> _Exercise prompt_:
Restate word for word the lines of the data below, from the first through the one that has "of the table.".

> _Source excerpt_:

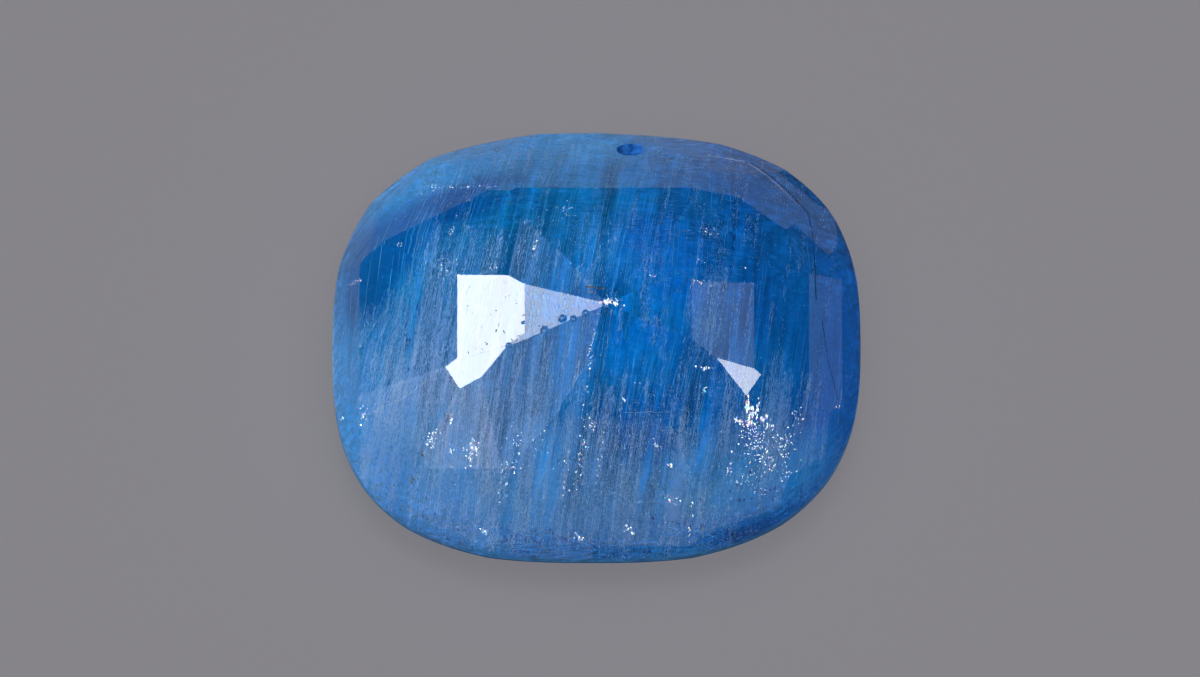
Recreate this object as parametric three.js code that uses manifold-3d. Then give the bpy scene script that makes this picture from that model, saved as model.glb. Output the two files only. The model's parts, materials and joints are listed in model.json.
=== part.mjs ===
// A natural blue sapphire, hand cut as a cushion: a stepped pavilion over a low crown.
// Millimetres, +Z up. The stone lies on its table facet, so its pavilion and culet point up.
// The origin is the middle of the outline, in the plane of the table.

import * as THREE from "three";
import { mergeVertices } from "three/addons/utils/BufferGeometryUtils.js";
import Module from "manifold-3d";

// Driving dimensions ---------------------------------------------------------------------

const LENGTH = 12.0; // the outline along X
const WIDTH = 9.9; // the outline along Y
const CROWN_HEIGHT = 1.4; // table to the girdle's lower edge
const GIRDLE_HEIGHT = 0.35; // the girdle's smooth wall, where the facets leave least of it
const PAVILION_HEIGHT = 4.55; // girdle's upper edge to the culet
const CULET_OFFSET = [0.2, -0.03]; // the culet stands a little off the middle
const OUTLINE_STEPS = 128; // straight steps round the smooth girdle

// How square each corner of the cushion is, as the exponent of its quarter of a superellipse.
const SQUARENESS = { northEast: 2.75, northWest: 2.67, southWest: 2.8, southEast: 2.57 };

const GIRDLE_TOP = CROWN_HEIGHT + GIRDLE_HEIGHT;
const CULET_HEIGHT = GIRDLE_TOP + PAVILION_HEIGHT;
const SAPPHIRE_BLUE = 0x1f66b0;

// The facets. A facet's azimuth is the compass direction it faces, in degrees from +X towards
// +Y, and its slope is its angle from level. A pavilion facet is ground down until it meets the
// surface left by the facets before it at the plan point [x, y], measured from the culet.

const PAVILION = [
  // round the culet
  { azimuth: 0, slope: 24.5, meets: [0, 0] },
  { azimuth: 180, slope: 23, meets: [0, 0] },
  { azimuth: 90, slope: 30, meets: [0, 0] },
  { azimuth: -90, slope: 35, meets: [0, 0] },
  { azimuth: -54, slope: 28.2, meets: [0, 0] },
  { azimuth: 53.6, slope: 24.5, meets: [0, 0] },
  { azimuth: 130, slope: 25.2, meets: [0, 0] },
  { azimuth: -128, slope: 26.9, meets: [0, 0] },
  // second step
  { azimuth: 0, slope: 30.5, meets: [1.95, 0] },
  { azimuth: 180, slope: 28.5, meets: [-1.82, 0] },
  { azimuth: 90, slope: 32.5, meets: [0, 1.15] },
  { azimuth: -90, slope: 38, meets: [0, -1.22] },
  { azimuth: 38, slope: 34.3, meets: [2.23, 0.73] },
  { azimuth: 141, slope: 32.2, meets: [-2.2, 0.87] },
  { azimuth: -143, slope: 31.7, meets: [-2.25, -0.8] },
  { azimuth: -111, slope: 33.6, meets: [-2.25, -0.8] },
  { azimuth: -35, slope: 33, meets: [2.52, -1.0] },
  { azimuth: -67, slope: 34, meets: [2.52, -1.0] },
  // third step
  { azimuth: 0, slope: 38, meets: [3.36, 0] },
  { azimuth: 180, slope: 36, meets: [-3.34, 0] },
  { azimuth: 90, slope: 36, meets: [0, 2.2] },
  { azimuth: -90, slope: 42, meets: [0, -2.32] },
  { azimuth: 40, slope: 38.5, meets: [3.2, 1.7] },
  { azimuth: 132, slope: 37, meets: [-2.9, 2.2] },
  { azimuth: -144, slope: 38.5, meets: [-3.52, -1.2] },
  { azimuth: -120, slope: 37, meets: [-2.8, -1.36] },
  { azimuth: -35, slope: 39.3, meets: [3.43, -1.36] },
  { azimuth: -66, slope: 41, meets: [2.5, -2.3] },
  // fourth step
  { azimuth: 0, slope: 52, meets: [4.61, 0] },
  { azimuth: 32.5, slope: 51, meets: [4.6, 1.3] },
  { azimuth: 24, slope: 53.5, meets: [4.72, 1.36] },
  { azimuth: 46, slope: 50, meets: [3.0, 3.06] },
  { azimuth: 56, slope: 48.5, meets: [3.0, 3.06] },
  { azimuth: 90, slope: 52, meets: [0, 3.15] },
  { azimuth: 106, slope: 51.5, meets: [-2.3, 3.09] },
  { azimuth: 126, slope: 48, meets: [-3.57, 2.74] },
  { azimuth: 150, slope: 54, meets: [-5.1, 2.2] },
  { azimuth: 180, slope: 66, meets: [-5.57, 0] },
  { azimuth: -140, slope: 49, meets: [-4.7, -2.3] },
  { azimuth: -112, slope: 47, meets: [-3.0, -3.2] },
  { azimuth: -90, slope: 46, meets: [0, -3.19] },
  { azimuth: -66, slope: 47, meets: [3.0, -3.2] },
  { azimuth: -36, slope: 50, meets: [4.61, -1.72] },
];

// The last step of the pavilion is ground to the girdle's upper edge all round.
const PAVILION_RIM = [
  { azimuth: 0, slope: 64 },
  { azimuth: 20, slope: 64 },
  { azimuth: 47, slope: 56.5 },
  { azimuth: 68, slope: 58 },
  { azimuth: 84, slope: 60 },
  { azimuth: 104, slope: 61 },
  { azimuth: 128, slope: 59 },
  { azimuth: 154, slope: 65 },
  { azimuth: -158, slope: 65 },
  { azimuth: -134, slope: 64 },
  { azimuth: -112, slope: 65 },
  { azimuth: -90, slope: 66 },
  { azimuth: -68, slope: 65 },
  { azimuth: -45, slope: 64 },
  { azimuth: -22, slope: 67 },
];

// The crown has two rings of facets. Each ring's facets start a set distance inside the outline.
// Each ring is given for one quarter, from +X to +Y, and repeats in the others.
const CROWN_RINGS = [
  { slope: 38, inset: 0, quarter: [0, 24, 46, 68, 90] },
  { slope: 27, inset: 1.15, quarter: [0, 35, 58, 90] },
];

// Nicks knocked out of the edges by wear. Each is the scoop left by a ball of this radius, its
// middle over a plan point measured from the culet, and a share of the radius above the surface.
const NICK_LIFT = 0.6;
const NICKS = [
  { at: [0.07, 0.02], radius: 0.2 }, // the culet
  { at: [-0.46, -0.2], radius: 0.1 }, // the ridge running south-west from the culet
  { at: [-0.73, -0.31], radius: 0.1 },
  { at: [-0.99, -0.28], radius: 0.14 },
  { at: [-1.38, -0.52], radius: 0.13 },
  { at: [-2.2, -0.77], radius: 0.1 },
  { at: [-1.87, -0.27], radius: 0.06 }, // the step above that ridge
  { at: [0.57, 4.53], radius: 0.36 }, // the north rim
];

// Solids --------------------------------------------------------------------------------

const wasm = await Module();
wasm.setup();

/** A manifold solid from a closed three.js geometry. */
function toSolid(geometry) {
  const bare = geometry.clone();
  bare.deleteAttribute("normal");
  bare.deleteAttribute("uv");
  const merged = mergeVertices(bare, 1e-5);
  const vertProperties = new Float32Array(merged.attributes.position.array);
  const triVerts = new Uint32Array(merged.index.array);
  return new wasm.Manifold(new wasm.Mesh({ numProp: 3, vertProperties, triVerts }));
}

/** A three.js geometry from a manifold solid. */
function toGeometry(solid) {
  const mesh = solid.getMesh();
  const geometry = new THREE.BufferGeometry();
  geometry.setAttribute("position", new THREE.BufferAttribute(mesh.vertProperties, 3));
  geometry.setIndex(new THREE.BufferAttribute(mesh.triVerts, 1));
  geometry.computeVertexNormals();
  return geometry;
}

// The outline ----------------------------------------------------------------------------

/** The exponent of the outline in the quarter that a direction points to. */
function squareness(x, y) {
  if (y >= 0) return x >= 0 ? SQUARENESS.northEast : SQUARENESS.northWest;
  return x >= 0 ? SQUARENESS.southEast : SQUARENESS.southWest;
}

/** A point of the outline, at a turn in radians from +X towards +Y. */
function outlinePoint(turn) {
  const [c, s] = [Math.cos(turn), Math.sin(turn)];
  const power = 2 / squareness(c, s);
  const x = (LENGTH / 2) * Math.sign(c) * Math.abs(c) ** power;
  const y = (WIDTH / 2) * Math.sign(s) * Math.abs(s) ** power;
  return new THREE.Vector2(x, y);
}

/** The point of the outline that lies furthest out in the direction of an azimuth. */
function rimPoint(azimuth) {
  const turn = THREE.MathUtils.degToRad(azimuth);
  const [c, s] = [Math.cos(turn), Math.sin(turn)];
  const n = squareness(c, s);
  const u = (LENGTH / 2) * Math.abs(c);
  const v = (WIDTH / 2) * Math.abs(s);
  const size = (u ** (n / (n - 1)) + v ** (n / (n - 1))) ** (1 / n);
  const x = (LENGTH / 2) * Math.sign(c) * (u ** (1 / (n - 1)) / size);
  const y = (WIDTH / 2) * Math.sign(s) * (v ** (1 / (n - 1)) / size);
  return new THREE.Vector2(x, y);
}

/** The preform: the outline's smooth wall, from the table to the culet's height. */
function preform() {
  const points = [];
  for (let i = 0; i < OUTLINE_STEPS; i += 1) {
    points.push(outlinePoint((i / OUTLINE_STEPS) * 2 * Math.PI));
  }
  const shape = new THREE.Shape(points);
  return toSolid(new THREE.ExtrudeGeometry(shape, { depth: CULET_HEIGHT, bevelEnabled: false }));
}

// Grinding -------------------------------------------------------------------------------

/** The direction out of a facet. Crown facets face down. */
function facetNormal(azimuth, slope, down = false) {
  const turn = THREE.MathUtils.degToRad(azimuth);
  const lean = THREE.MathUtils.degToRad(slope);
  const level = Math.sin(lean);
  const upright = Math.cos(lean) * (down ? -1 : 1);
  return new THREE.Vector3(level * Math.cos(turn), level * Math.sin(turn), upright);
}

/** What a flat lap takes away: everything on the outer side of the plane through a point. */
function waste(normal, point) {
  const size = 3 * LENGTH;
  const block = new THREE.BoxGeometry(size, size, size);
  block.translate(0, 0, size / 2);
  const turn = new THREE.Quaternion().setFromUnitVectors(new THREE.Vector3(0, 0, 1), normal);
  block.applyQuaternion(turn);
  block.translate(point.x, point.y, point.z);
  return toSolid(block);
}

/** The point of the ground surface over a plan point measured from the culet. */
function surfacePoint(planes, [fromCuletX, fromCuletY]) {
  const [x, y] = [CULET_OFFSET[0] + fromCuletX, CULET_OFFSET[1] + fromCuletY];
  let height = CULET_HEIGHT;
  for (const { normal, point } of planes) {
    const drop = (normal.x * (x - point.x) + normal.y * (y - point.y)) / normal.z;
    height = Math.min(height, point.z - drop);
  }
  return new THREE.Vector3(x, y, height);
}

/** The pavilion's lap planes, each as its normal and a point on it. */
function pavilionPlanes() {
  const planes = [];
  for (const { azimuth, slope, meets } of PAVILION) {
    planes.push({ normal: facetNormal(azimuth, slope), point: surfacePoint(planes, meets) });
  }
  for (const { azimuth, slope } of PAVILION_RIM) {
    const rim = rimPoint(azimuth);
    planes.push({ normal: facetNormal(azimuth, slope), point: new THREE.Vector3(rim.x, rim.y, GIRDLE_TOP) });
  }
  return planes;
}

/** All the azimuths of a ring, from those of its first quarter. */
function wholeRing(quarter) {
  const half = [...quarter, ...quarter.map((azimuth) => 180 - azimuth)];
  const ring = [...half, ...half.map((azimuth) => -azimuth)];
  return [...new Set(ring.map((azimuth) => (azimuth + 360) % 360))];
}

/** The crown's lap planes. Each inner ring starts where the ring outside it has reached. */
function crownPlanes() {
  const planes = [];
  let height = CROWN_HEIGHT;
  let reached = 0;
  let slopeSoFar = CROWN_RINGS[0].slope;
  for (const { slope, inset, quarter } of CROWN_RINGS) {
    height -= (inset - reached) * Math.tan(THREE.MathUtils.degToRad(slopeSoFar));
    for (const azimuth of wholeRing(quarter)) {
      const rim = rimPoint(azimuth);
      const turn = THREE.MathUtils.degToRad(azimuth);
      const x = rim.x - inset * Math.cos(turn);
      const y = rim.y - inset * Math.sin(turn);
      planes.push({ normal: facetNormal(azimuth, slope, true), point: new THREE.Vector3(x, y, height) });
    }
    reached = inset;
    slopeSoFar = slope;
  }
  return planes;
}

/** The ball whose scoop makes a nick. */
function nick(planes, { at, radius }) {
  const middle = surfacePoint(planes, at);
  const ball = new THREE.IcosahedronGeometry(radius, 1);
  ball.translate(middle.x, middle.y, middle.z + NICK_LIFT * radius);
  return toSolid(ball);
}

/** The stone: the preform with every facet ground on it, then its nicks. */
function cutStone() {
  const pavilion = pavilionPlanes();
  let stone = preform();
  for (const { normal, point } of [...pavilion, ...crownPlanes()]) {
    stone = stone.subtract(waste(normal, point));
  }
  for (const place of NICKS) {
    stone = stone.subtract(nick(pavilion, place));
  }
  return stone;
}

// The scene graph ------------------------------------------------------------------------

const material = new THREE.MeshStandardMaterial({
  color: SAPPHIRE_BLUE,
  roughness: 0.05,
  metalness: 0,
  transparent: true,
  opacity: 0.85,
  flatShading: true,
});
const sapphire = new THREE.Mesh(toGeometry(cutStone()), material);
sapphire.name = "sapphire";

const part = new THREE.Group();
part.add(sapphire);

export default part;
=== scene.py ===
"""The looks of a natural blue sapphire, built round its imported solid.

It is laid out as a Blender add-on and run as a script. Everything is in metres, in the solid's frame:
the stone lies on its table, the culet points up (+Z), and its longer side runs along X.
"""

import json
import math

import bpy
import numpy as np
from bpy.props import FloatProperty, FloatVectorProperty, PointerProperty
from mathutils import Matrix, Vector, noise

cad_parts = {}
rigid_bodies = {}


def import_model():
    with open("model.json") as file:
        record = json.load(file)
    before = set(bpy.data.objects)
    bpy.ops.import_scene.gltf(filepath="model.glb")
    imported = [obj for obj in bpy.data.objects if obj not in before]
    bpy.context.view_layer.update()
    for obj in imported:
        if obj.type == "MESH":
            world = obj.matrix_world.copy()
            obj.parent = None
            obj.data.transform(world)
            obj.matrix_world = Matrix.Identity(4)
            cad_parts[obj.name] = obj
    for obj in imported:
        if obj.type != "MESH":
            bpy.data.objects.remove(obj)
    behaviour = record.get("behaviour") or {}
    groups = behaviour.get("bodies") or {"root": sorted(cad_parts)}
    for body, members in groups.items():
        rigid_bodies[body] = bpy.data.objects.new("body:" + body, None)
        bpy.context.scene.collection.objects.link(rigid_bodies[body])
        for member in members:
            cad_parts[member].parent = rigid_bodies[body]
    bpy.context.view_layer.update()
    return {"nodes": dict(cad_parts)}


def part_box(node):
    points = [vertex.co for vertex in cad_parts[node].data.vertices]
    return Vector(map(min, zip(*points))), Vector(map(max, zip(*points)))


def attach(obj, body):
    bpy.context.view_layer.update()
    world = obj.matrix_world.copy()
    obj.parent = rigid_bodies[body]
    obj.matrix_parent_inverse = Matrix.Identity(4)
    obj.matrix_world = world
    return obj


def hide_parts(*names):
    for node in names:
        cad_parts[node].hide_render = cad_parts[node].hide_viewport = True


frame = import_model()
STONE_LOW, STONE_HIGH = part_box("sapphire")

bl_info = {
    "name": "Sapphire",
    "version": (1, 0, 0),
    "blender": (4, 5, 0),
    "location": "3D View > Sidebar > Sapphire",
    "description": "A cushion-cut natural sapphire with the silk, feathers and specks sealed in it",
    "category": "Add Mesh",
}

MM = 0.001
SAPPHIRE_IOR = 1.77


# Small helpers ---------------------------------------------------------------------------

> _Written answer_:
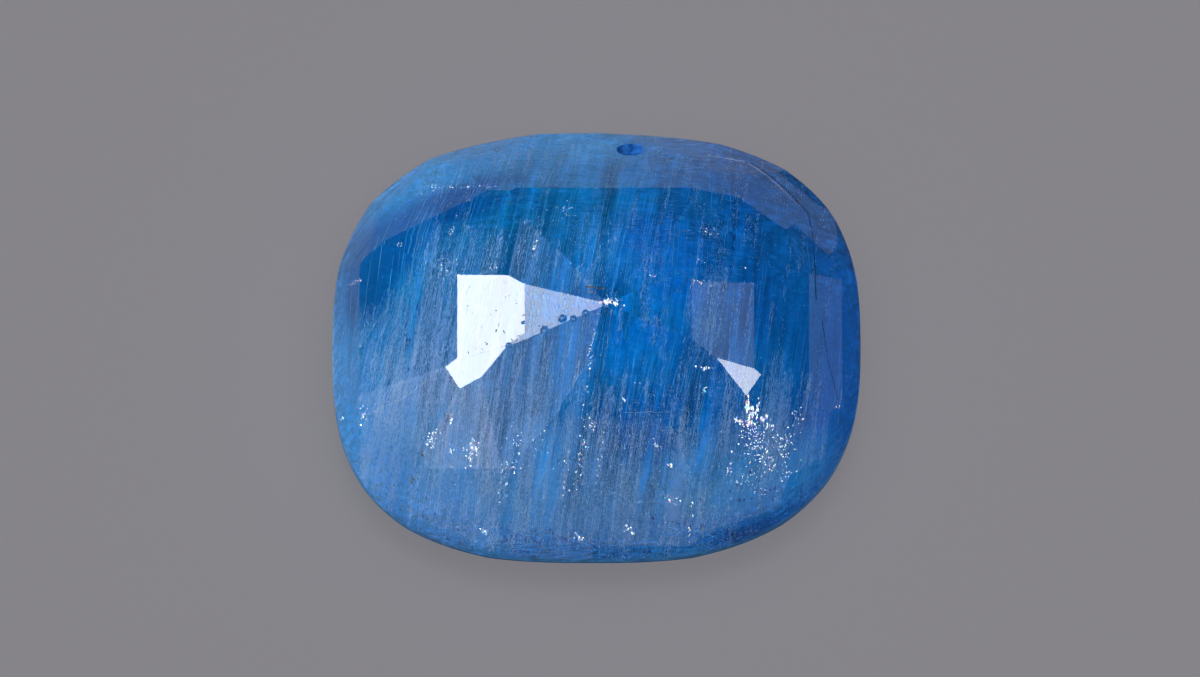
Recreate this object as parametric three.js code that uses manifold-3d. Then give the bpy scene script that makes this picture from that model, saved as model.glb. Output the two files only. The model's parts, materials and joints are listed in model.json.
=== part.mjs ===
// A natural blue sapphire, hand cut as a cushion: a stepped pavilion over a low crown.
// Millimetres, +Z up. The stone lies on its table facet, so its pavilion and culet point up.
// The origin is the middle of the outline, in the plane of the table.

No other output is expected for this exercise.